Perhaps inevitably, plaintiff got seriously injured while playing baseball. Despite that, he remained employed by defendant until April 1, 1950. On that date, he received a letter that his employment was being terminated. Enclosed with the letter was a check for a four-figure sum, which the letter stated was “made to you not only in recognition of your many years of faithful service to the Company, but also because the Company desires to have available to it in the future the benefit of your experience and of your knowledge of its affairs which you have acquired from your long association with it. You may be sure that, although we may seek your advice from time to time, we shall not make unreasonable requests.” Plaintiff cashed the check.

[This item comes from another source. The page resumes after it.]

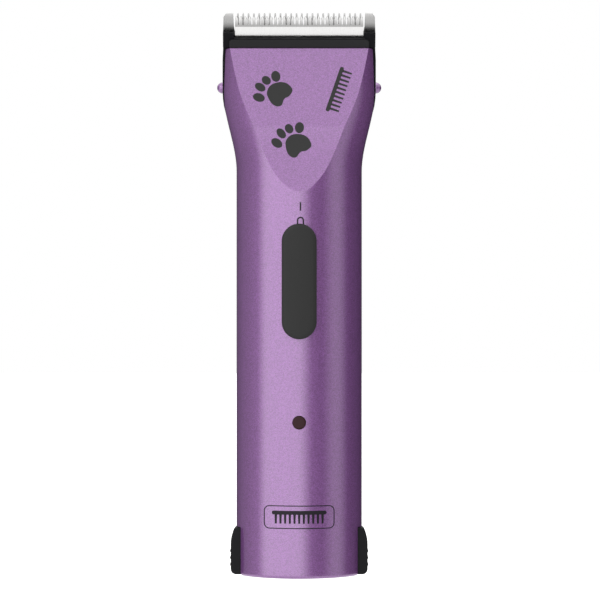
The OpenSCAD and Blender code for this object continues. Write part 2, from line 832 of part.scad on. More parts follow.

Plaintiff sued for damages, alleging the oral agreement to have employment for life as a foreman. Defendant moved for summary judgment, which the Law Division granted on multiple grounds. Those included that “even if the contract and Weed’s authority to bind the corporation to it were admitted, nevertheless the damages were uncertain and unliquidated and the acceptance of the sum of $3,000 was, under these circumstances, tantamount to and operated as an accord and satisfaction, precluding the maintenance of the action.” Plaintiff appealed, and the Supreme Court took the case up on the Court’s own motion prior to argument in the Appellate Division.

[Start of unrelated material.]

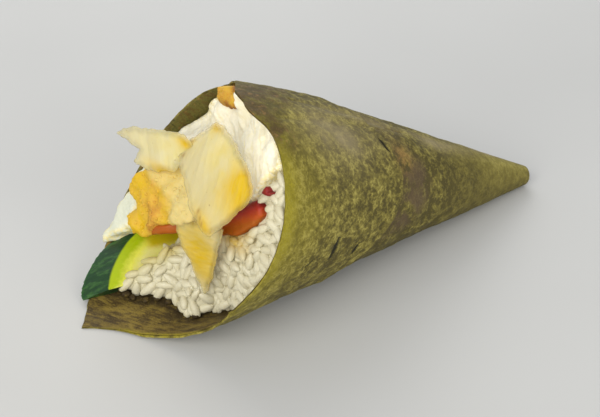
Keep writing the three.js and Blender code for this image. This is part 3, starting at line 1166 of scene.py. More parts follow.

The Court held that the terms of the alleged employment for life agreement were not definite enough to be enforced. After citing prior New Jersey and out-of-state cases, and other sources of law, the Court said that “Deeming them to be at variance with general usage and sound policy, the courts have shown a marked reluctance to enforce contracts for life employment…. Agreements of this nature have not been upheld except where it most convincingly appears it was the intent of the parties to enter into such long-range commitments and they must be clearly, specifically and definitely expressed. Only then is it grudgingly conceded that not all such contracts are so vague and indefinite as to time as to be void and unenforceable because of uncertainty or indefiniteness.”

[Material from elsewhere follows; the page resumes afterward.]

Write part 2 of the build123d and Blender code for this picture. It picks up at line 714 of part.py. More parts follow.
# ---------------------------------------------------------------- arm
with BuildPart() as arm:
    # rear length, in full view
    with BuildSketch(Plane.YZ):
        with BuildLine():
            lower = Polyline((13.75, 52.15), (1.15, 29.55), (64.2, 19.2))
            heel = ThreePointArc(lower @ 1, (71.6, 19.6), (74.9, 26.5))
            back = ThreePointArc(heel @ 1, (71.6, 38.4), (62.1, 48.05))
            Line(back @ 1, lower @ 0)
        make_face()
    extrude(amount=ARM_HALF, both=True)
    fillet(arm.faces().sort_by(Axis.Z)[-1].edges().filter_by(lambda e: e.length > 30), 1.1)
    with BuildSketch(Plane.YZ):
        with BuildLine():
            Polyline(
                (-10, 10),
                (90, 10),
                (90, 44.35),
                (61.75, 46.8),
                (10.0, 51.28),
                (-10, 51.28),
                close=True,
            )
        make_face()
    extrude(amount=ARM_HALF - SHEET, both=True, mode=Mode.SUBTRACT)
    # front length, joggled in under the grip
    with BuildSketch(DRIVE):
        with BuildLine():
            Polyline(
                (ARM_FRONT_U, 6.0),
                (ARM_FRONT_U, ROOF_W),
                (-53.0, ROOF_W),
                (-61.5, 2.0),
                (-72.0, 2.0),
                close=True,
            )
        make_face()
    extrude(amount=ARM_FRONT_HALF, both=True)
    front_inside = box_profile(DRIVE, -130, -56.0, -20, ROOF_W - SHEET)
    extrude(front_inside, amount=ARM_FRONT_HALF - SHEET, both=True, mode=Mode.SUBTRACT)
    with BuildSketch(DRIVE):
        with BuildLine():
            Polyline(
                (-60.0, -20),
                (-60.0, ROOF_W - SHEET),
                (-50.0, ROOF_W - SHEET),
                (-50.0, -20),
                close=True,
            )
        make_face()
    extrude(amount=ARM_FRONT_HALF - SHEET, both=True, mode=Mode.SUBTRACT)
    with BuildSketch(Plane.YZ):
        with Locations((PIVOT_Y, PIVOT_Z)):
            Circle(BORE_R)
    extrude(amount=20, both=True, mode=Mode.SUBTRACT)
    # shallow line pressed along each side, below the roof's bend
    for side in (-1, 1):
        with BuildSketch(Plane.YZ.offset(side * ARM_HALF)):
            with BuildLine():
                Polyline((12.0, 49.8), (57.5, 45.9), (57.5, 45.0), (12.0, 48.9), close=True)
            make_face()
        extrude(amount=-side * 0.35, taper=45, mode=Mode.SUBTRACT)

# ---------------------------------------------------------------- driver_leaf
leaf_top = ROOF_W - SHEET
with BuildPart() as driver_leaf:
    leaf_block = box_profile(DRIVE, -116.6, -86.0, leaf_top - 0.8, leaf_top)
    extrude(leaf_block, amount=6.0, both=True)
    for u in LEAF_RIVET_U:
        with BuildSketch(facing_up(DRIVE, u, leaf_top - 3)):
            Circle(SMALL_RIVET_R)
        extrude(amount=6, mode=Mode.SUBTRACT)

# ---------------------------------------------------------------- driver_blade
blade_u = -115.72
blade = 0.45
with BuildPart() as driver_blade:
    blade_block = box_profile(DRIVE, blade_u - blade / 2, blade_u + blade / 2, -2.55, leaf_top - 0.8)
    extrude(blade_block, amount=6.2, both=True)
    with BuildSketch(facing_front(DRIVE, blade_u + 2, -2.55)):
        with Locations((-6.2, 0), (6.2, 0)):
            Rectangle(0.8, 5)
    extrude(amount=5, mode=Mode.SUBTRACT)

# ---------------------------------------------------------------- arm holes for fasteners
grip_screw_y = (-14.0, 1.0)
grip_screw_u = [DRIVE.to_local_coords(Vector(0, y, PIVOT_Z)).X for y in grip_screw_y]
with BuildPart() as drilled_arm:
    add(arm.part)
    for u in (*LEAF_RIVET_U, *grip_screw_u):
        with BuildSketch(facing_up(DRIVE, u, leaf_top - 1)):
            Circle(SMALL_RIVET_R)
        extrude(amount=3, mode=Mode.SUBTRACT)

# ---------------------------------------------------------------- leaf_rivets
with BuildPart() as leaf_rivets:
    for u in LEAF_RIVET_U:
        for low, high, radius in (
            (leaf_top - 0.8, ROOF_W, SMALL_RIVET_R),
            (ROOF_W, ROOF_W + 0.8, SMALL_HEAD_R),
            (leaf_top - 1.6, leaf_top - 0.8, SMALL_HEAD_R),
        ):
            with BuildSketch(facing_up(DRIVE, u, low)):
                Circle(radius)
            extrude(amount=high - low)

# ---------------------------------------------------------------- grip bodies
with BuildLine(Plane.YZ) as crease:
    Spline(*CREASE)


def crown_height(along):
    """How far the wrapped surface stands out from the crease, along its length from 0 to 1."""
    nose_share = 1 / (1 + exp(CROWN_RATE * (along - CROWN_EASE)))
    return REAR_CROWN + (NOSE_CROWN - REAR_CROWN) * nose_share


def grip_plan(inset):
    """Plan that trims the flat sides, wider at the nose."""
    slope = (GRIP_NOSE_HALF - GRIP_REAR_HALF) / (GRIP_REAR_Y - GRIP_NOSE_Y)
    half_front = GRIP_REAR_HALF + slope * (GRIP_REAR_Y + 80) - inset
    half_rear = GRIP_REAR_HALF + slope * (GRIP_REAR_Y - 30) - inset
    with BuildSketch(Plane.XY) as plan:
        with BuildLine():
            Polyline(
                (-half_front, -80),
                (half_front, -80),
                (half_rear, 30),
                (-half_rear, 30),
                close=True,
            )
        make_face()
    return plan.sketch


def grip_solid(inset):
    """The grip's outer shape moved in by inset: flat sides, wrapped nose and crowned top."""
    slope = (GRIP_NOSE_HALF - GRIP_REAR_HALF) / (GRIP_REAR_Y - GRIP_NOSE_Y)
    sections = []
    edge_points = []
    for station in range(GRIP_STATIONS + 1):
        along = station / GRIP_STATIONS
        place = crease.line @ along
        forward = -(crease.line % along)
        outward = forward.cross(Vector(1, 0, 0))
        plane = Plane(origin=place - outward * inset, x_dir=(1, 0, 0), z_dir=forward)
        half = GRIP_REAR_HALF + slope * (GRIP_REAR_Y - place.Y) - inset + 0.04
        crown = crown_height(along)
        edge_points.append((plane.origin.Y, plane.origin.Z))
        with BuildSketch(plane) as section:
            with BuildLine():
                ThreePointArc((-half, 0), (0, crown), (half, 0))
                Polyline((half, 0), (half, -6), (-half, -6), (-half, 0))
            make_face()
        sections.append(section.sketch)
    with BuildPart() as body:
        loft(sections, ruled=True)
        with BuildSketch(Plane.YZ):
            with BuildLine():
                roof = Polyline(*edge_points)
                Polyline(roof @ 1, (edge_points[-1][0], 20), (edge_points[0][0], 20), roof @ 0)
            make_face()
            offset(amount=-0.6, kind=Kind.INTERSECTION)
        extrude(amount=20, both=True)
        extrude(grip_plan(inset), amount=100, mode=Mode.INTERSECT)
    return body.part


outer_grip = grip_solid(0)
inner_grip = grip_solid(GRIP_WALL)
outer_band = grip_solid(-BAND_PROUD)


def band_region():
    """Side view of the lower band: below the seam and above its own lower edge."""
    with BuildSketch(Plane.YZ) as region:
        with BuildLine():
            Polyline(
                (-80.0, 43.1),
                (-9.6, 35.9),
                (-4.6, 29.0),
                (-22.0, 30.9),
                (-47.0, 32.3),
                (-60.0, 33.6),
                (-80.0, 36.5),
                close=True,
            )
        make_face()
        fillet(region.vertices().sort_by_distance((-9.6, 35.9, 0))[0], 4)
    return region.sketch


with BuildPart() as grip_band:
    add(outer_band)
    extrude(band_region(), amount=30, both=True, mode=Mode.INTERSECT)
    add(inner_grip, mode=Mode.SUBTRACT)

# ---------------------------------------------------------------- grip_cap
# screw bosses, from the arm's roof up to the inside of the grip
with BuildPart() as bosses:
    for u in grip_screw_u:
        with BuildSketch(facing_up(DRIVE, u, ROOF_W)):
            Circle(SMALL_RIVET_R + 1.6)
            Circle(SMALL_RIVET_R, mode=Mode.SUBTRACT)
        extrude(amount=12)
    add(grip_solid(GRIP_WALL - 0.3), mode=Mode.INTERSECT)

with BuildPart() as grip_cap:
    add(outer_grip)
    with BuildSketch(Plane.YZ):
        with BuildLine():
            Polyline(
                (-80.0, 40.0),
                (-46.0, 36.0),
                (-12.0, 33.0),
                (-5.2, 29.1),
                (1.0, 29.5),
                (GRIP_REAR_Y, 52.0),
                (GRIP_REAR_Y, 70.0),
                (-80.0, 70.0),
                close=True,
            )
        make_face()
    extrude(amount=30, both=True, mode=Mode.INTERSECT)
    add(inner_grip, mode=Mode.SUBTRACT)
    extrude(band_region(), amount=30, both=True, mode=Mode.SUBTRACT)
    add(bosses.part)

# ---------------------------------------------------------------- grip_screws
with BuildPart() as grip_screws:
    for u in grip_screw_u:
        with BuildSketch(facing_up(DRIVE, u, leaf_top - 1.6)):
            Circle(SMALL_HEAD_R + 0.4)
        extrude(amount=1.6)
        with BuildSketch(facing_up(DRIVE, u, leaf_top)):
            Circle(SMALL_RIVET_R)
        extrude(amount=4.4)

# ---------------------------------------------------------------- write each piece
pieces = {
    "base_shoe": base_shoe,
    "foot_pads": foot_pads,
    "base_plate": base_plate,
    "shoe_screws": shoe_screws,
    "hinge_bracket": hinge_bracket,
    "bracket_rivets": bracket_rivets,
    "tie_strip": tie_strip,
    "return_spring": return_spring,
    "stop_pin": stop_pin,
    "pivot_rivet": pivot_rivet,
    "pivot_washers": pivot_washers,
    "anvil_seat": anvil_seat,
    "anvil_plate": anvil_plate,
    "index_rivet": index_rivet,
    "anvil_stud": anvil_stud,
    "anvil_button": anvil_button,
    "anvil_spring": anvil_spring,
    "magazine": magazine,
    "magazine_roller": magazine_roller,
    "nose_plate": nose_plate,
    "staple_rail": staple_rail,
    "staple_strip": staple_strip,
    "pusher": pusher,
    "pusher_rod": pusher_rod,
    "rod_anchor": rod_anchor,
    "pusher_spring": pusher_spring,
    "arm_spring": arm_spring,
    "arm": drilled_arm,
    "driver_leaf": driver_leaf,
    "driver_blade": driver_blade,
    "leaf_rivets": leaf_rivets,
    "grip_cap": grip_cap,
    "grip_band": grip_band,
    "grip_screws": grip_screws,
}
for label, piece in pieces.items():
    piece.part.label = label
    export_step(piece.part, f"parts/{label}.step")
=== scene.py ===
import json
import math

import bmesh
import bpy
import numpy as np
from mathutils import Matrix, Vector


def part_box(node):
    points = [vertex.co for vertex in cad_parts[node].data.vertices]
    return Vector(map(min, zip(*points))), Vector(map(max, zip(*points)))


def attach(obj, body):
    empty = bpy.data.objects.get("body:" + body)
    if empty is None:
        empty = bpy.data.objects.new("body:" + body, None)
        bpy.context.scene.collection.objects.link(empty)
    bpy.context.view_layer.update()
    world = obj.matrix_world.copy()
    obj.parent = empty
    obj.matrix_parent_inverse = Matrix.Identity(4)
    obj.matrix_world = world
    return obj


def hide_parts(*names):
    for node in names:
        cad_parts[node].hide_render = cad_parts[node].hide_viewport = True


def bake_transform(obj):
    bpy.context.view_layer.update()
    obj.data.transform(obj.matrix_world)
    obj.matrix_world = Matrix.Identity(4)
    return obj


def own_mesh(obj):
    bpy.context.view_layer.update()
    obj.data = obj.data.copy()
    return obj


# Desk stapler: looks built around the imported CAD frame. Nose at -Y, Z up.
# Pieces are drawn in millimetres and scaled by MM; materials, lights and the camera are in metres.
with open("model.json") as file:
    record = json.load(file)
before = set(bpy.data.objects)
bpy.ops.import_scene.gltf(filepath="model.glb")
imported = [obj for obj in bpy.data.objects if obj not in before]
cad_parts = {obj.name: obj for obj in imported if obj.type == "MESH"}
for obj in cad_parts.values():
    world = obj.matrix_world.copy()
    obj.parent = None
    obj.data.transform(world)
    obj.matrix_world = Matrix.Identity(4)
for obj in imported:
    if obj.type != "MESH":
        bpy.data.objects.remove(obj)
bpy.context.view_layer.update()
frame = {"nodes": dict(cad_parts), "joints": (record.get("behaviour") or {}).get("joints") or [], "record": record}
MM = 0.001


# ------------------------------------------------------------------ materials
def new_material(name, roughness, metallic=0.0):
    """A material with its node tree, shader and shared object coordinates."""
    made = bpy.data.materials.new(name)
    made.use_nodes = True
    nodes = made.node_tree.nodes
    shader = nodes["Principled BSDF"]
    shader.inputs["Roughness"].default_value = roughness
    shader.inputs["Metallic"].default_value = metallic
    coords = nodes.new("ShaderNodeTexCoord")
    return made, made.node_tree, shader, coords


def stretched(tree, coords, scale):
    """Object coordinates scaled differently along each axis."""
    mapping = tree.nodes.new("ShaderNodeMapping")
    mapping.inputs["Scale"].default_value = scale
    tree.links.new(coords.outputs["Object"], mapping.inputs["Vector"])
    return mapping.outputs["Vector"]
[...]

The proofs here did not meet that “grudging” test. “Here no salary was agreed upon nor was provision made as to what would occur if the plaintiff became wholly or partially unable to perform his duties or fulfill the terms of his contract. It was not stipulated whether the current salary was to be increased or decreased, depending upon the circumstances and business conditions encountered, making it comparable to that of other employees. No mention was made of the effect disability would have or whether it would vary depending upon its being connected with or disassociated from baseball activities. Many other possible future contingencies were not covered by or provided for in the agreement made.” The oral arrangement was more like a “friendly assurance of employment,” not a binding contract for life.
The Court also agreed with the Law Division that plaintiff had not proven that Weed had authority to bind defendant, an independent reason for granting summary judgment to defendant. The Justices had “doubt” about the accord and satisfaction idea on which the Law Division relied, but chose not to reach that issue given its other rulings.
This case has continued to be cited, including as recently as last year (though not always in the context of lifetime employment contracts). Contracts for lifetime employment are not necessarily unenforceable, but there is a significant burden on an employee who seeks to prove such a contract, as this case held 73 years ago today.